Indian pharmaceutical companies spread business to avoid regulatory ire

In 2019 so far, Indian drug makers (including active pharmaceutical ingredient makers) got 11 warning letters from the US drug regulator —much more than the seven which came in all of 2018. Major companies say to de-risk their business; they have developed alternative sites for their key products. 

The aim being to reduce dependence on a single site, in case they get an import alert that would stop export to the US from the particular site. 

Once the US regulator, the Food and Drug Administration (FDA), inspects a particular site, it may classify under Official Action Indicated (OAI) or Voluntary Action Indicated (VAI) or No Action Indicated (NAI). OAIs are usually escalated to a warning letter — unlike an import alert from there, even this does not stop export. 

Kedar Upadhye, global chief financial officer at Cipla, said his company had a practice of developing alternate sources. The company’s Goa plant recently received what is termed a Form 483 (given at the conclusion of an inspection, when the team doing so notices what could be objectionable conditions), with 12 observations, from the FDA. 

Upadhye said: “Single source products from Goa are less than 2.5 per cent of company revenues. Every pharmaceutical company, especially after the Good Manufacturing Practices (GMP) regime changed, has worked on critical product de-risking. Otherwise, one’s business model gets affected. We started (doing so) about two years back; most of the critical products, we have been able to de-risk.”

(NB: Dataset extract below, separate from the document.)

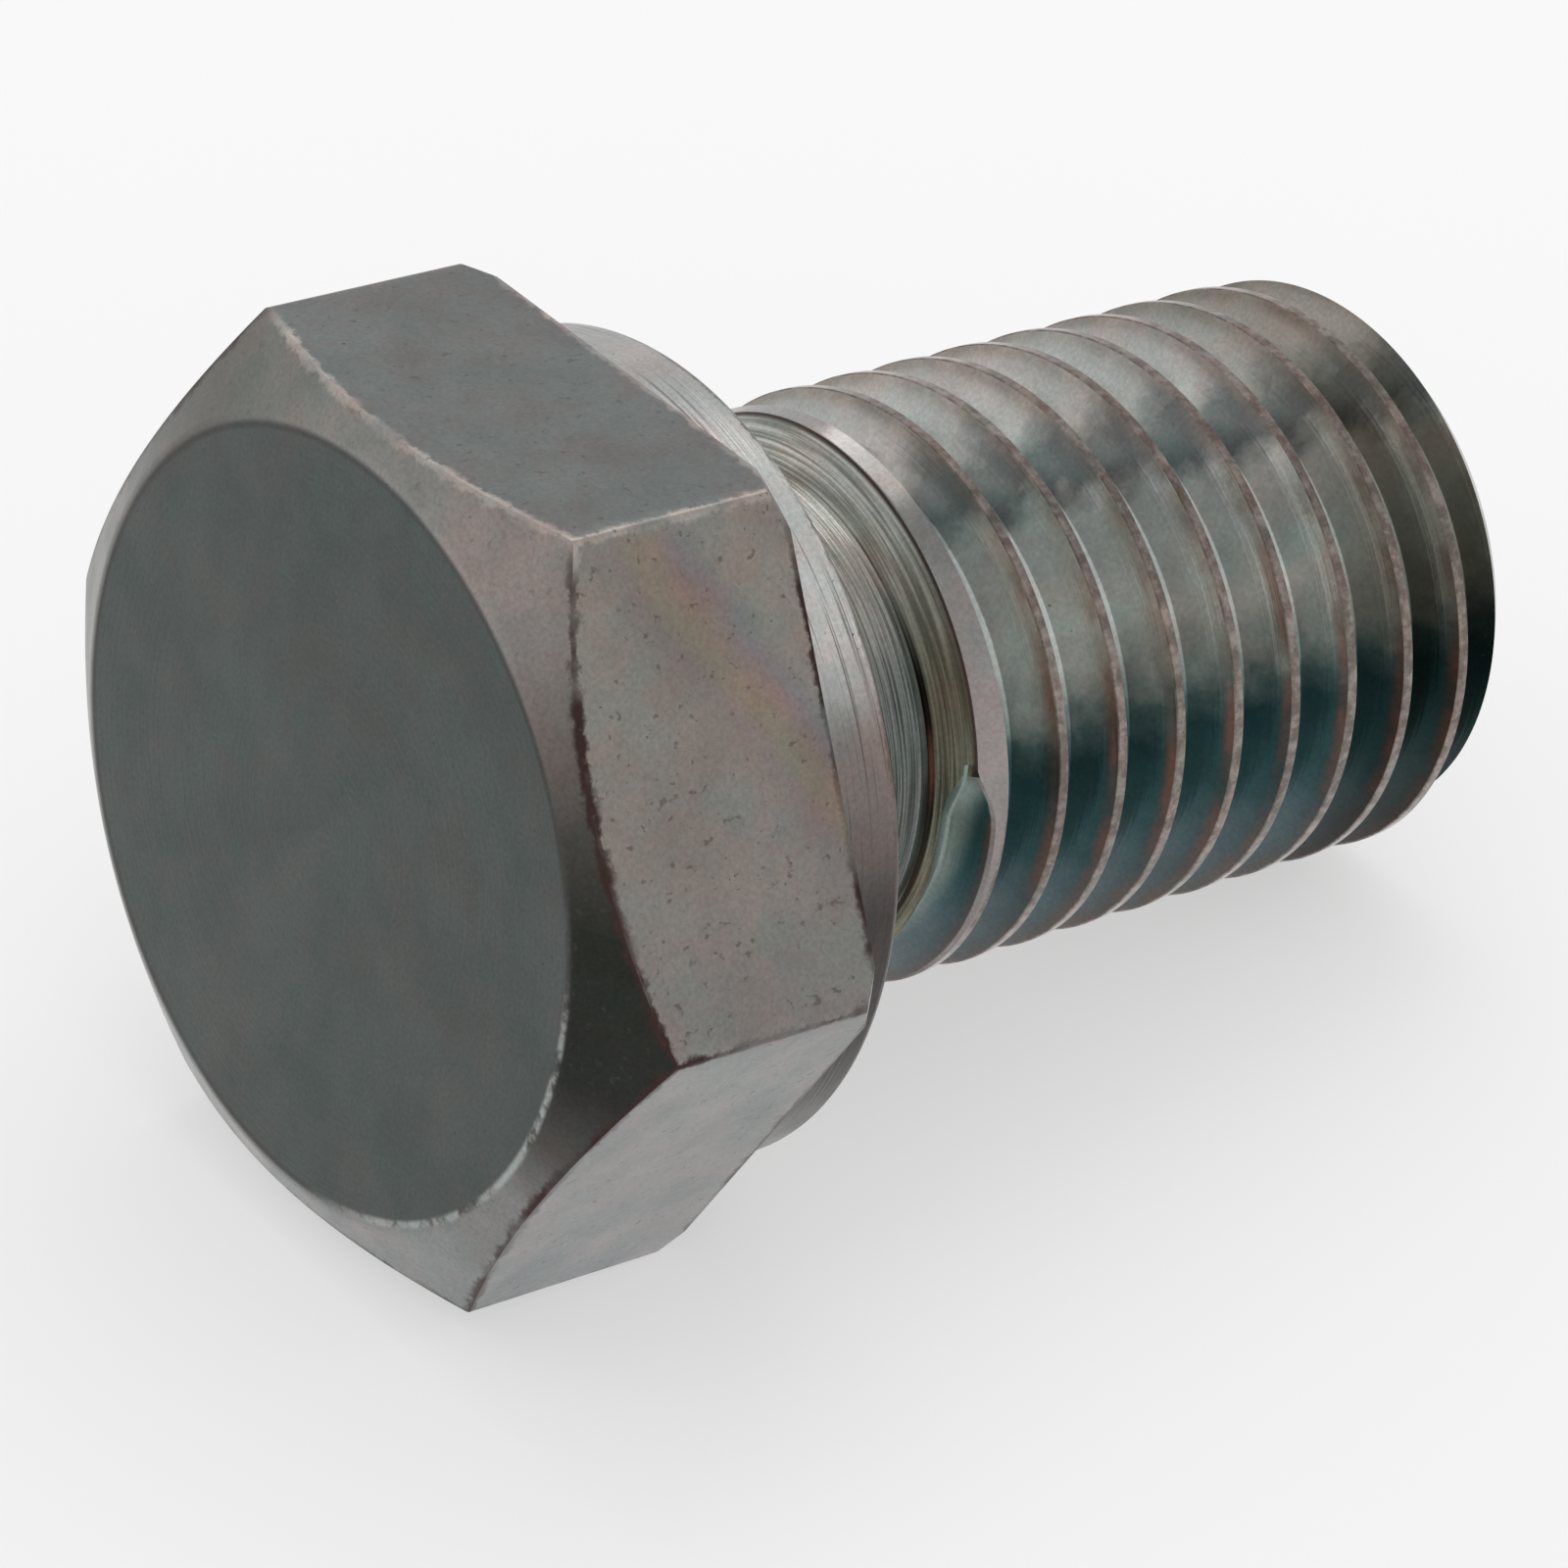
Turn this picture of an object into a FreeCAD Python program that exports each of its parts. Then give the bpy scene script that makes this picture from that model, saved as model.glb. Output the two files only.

A senior official of Glenmark Pharmaceuticals said over the past few years, the company has ensured it has multiple sites prepared for key products. “Once an import alert happens, one cannot shift the products to another site. So, one has to be ready beforehand for any such exigency, so that the business of the company is not affected,” he explained. 

An example is Cadila Healthcare’s unit at Moraiya, near Ahmedabad. The site received a warning letter in December 2015; it used to contribute 60 per cent of the firm's US revenue. The company transferred at least nine key products to other sites (including products that they would have been filing for approvals in future) and has got approvals for those. 

Analysts feel a sharp increase during 2018 in product recalls has led to higher FDA scrutiny. There were 58 such recalls by Indian companies in 2018, led by the issue of cancer-causing impurity (from a Chinese bulk drug) in a high-blood pressure drug, Sartan. Analysts at Spark Capital said there was an 87 per cent year-on-year (YoY) increase in product recalls by Indian companies during 2018. 

This year, says ratings agency ICRA, there have been a total of 11 warning letters. Gaurav Jain, vice-president at ICRA, said this included all the smaller entities which supply bulk drugs or chemical intermediates to the US. “Growth and profitability would, however, be constrained by regulatory interventions such as price controls or compulsory genericisation for domestic market. For the US market, faster generic approvals and continued regulatory overhang with respect to manufacturing quality deficiencies, highlighted during USFDA audits, remains a key concern," he said. 

Jain felt a higher pace of ANDA (Abbreviated New Drug Applications) approvals (up 44 per cent over 2015-18 calendar years) had led to higher competitive intensity. “The pace of official action post the USFDA audit has also increased during the eight months of calendar year (CY) 2019, with 11 warning letters compared to seven in CY2018.” 

The larger entities have got a total of seven warning letters so far this year. ICICI Direct Research said around 10 inspections were classified as OAIs, with a number of adverse observations from the FDA. 

Warning letters assume significance in the context of pending product approvals from a site. For example, Aurobindo Pharma's unit VII in Telangana has 33 pending FDA approvals from the site. It recently received a Form 483, with seven observations.  

"We believe the observations are critical and the company is likely to face further remedial action from the FDA, like a warning letter or in a worst case scenario, an import alert," ICICI Direct said. Aurobindo, too, has a number of alternate plants at its disposal, say analysts. 

Indian plants also got a high number of warning letters in 2017 (16) and 2015 (17).